:: Source material ::

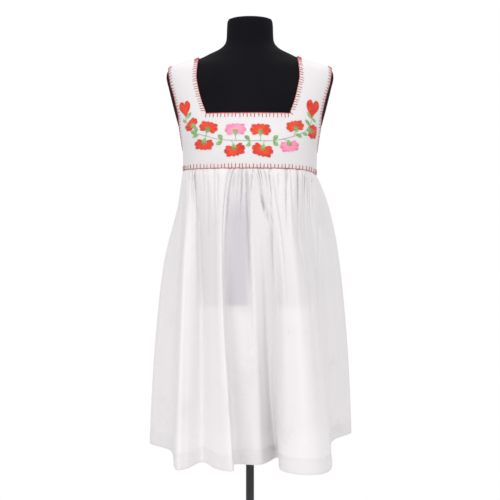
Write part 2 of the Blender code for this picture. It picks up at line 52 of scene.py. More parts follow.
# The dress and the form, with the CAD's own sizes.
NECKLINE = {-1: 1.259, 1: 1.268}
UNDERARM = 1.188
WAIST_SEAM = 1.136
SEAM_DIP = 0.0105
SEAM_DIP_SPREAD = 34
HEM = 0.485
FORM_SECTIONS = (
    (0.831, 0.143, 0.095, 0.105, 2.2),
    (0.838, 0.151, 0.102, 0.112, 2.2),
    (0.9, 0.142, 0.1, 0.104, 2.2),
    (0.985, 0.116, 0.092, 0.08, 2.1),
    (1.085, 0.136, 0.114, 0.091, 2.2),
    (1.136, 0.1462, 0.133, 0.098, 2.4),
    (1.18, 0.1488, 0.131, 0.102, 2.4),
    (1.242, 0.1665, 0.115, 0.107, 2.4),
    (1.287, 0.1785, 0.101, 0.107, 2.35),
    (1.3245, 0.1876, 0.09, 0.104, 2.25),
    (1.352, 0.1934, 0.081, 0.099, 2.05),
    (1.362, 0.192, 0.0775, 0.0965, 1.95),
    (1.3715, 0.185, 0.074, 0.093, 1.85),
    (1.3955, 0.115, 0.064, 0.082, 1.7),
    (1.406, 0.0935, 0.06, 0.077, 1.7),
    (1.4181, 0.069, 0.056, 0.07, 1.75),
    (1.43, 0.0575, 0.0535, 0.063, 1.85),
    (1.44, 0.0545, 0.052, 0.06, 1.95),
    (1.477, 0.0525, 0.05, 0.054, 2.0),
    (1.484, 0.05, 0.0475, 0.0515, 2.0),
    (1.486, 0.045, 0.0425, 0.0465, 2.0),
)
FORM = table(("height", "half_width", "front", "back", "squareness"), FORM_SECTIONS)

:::

The request: Extract the full listing above without altering anything.

Complete answer:
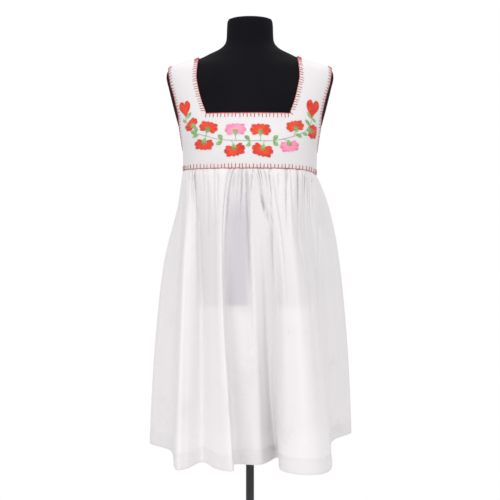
Write part 2 of the Blender code for this picture. It picks up at line 52 of scene.py. More parts follow.
# The dress and the form, with the CAD's own sizes.
NECKLINE = {-1: 1.259, 1: 1.268}
UNDERARM = 1.188
WAIST_SEAM = 1.136
SEAM_DIP = 0.0105
SEAM_DIP_SPREAD = 34
HEM = 0.485
FORM_SECTIONS = (
    (0.831, 0.143, 0.095, 0.105, 2.2),
    (0.838, 0.151, 0.102, 0.112, 2.2),
    (0.9, 0.142, 0.1, 0.104, 2.2),
    (0.985, 0.116, 0.092, 0.08, 2.1),
    (1.085, 0.136, 0.114, 0.091, 2.2),
    (1.136, 0.1462, 0.133, 0.098, 2.4),
    (1.18, 0.1488, 0.131, 0.102, 2.4),
    (1.242, 0.1665, 0.115, 0.107, 2.4),
    (1.287, 0.1785, 0.101, 0.107, 2.35),
    (1.3245, 0.1876, 0.09, 0.104, 2.25),
    (1.352, 0.1934, 0.081, 0.099, 2.05),
    (1.362, 0.192, 0.0775, 0.0965, 1.95),
    (1.3715, 0.185, 0.074, 0.093, 1.85),
    (1.3955, 0.115, 0.064, 0.082, 1.7),
    (1.406, 0.0935, 0.06, 0.077, 1.7),
    (1.4181, 0.069, 0.056, 0.07, 1.75),
    (1.43, 0.0575, 0.0535, 0.063, 1.85),
    (1.44, 0.0545, 0.052, 0.06, 1.95),
    (1.477, 0.0525, 0.05, 0.054, 2.0),
    (1.484, 0.05, 0.0475, 0.0515, 2.0),
    (1.486, 0.045, 0.0425, 0.0465, 2.0),
)
FORM = table(("height", "half_width", "front", "back", "squareness"), FORM_SECTIONS)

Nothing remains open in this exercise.